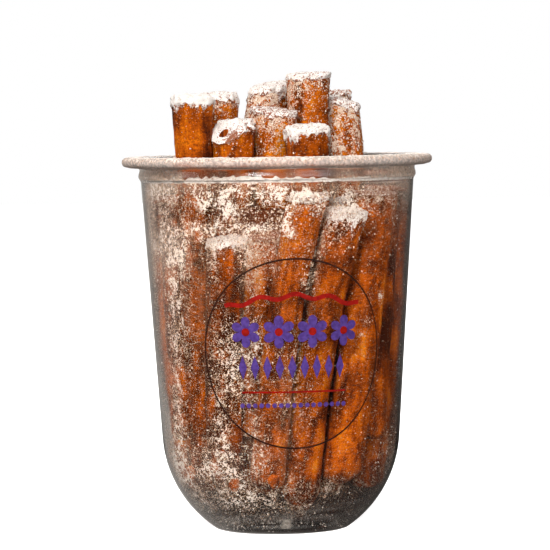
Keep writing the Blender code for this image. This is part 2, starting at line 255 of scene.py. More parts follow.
# Sugar on the inside of the wall, as (angle, height, half width, half height, strength). Angles
# are in degrees from the front, to the right, and widths are along the wall.
DUST_SPOTS = [
    (-30, 103.5, 22, 2, 0.22), (-5, 103, 12, 1.8, 0.16), (25, 103.5, 12, 1.6, 0.14),
    (-21.6, 99, 3, 2.8, 0.8), (-30, 100.5, 4, 2.5, 0.25), (-44, 96, 6, 2, 0.15),
    (-25, 93.4, 8, 1.7, 0.55), (-12.5, 93, 3, 1.5, 0.35), (-38, 92.5, 7, 2.6, 0.34),
    (-52, 90, 8, 4, 0.22), (-48, 80, 10, 12, 0.12), (-62, 84, 8, 14, 0.1),
    (-49.2, 84.9, 2.2, 2.8, 0.55), (-29.5, 86, 1.6, 6, 0.4), (-9, 84, 6, 10, 0.18),
    (-8, 96, 5, 5, 0.1), (3.6, 94.3, 1.2, 2.6, 0.55), (5, 98.7, 1.3, 2.2, 0.6),
    (7.2, 101.6, 1.5, 1.4, 0.65), (11.2, 103.2, 2.2, 1.1, 0.7), (15.5, 102, 1.4, 1.4, 0.6),
    (18.1, 99.3, 1.1, 2.2, 0.5), (32.3, 98.6, 3.5, 2.6, 0.55), (26, 101, 4, 3, 0.25),
    (45, 101, 10, 4, 0.18), (58, 97, 4, 8, 0.15), (-53.5, 66, 2.6, 20, 0.3),
    (-57.5, 45, 2.6, 20, 0.36), (-61, 27, 3.2, 14, 0.38), (-1.3, 81.6, 1.4, 1, 0.85),
    (-4.6, 72.1, 1.1, 1.3, 0.8), (5.3, 91.9, 1.5, 1.4, 0.9), (13.9, 87.7, 1.2, 2, 0.4),
    (12, 78, 2.4, 3.5, 0.28), (-15.4, 63, 4, 5, 0.3), (-13, 55, 3.5, 6, 0.24),
    (-27, 45, 5, 16, 0.25), (-25, 24, 10, 9, 0.25), (-22, 14, 9, 3.6, 0.4),
    (-9, 10, 6, 2.6, 0.32), (2, 15.5, 5, 3, 0.26), (-36, 8.5, 8, 2.6, 0.16),
    (-48, 21, 8, 7, 0.26), (-66, 17, 5, 6, 0.3), (-50, 11, 7, 2.4, 0.22),
    (52, 71.9, 1.2, 2.4, 0.8), (43, 64.6, 1.1, 1.4, 0.75), (40, 61, 1, 1, 0.7),
    # The first three spots here and the first on the next line run along the dark gap between the two
    # right fries; besides being dust, they lighten its shade: painted light.
    (20.3, 92, 0.9, 4, 0.34), (18.3, 85, 0.9, 4, 0.34), (16, 78, 0.9, 4, 0.3),
    (14.3, 71.5, 0.9, 4, 0.26), (26.9, 14.8, 4, 2.6, 0.4), (14, 9, 6, 2.4, 0.14),
    (44, 13, 7, 3.5, 0.1), (66, 24, 6, 9, 0.22), (120, 70, 9, 14, 0.25), (165, 88, 10, 6, 0.45),
    (-150, 60, 7, 18, 0.3), (-120, 92, 10, 6, 0.35), (140, 25, 10, 8, 0.28),
    (-170, 22, 10, 8, 0.3),
]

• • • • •

▸ **TASK BRIEF**
Reproduce every line above without error.

▸ **SOLUTION TO THIS PROBLEM**
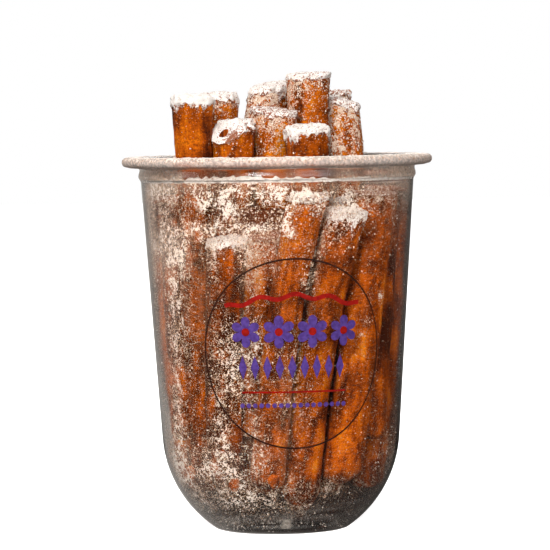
Keep writing the Blender code for this image. This is part 2, starting at line 255 of scene.py. More parts follow.
# Sugar on the inside of the wall, as (angle, height, half width, half height, strength). Angles
# are in degrees from the front, to the right, and widths are along the wall.
DUST_SPOTS = [
    (-30, 103.5, 22, 2, 0.22), (-5, 103, 12, 1.8, 0.16), (25, 103.5, 12, 1.6, 0.14),
    (-21.6, 99, 3, 2.8, 0.8), (-30, 100.5, 4, 2.5, 0.25), (-44, 96, 6, 2, 0.15),
    (-25, 93.4, 8, 1.7, 0.55), (-12.5, 93, 3, 1.5, 0.35), (-38, 92.5, 7, 2.6, 0.34),
    (-52, 90, 8, 4, 0.22), (-48, 80, 10, 12, 0.12), (-62, 84, 8, 14, 0.1),
    (-49.2, 84.9, 2.2, 2.8, 0.55), (-29.5, 86, 1.6, 6, 0.4), (-9, 84, 6, 10, 0.18),
    (-8, 96, 5, 5, 0.1), (3.6, 94.3, 1.2, 2.6, 0.55), (5, 98.7, 1.3, 2.2, 0.6),
    (7.2, 101.6, 1.5, 1.4, 0.65), (11.2, 103.2, 2.2, 1.1, 0.7), (15.5, 102, 1.4, 1.4, 0.6),
    (18.1, 99.3, 1.1, 2.2, 0.5), (32.3, 98.6, 3.5, 2.6, 0.55), (26, 101, 4, 3, 0.25),
    (45, 101, 10, 4, 0.18), (58, 97, 4, 8, 0.15), (-53.5, 66, 2.6, 20, 0.3),
    (-57.5, 45, 2.6, 20, 0.36), (-61, 27, 3.2, 14, 0.38), (-1.3, 81.6, 1.4, 1, 0.85),
    (-4.6, 72.1, 1.1, 1.3, 0.8), (5.3, 91.9, 1.5, 1.4, 0.9), (13.9, 87.7, 1.2, 2, 0.4),
    (12, 78, 2.4, 3.5, 0.28), (-15.4, 63, 4, 5, 0.3), (-13, 55, 3.5, 6, 0.24),
    (-27, 45, 5, 16, 0.25), (-25, 24, 10, 9, 0.25), (-22, 14, 9, 3.6, 0.4),
    (-9, 10, 6, 2.6, 0.32), (2, 15.5, 5, 3, 0.26), (-36, 8.5, 8, 2.6, 0.16),
    (-48, 21, 8, 7, 0.26), (-66, 17, 5, 6, 0.3), (-50, 11, 7, 2.4, 0.22),
    (52, 71.9, 1.2, 2.4, 0.8), (43, 64.6, 1.1, 1.4, 0.75), (40, 61, 1, 1, 0.7),
    # The first three spots here and the first on the next line run along the dark gap between the two
    # right fries; besides being dust, they lighten its shade: painted light.
    (20.3, 92, 0.9, 4, 0.34), (18.3, 85, 0.9, 4, 0.34), (16, 78, 0.9, 4, 0.3),
    (14.3, 71.5, 0.9, 4, 0.26), (26.9, 14.8, 4, 2.6, 0.4), (14, 9, 6, 2.4, 0.14),
    (44, 13, 7, 3.5, 0.1), (66, 24, 6, 9, 0.22), (120, 70, 9, 14, 0.25), (165, 88, 10, 6, 0.45),
    (-150, 60, 7, 18, 0.3), (-120, 92, 10, 6, 0.35), (140, 25, 10, 8, 0.28),
    (-170, 22, 10, 8, 0.3),
]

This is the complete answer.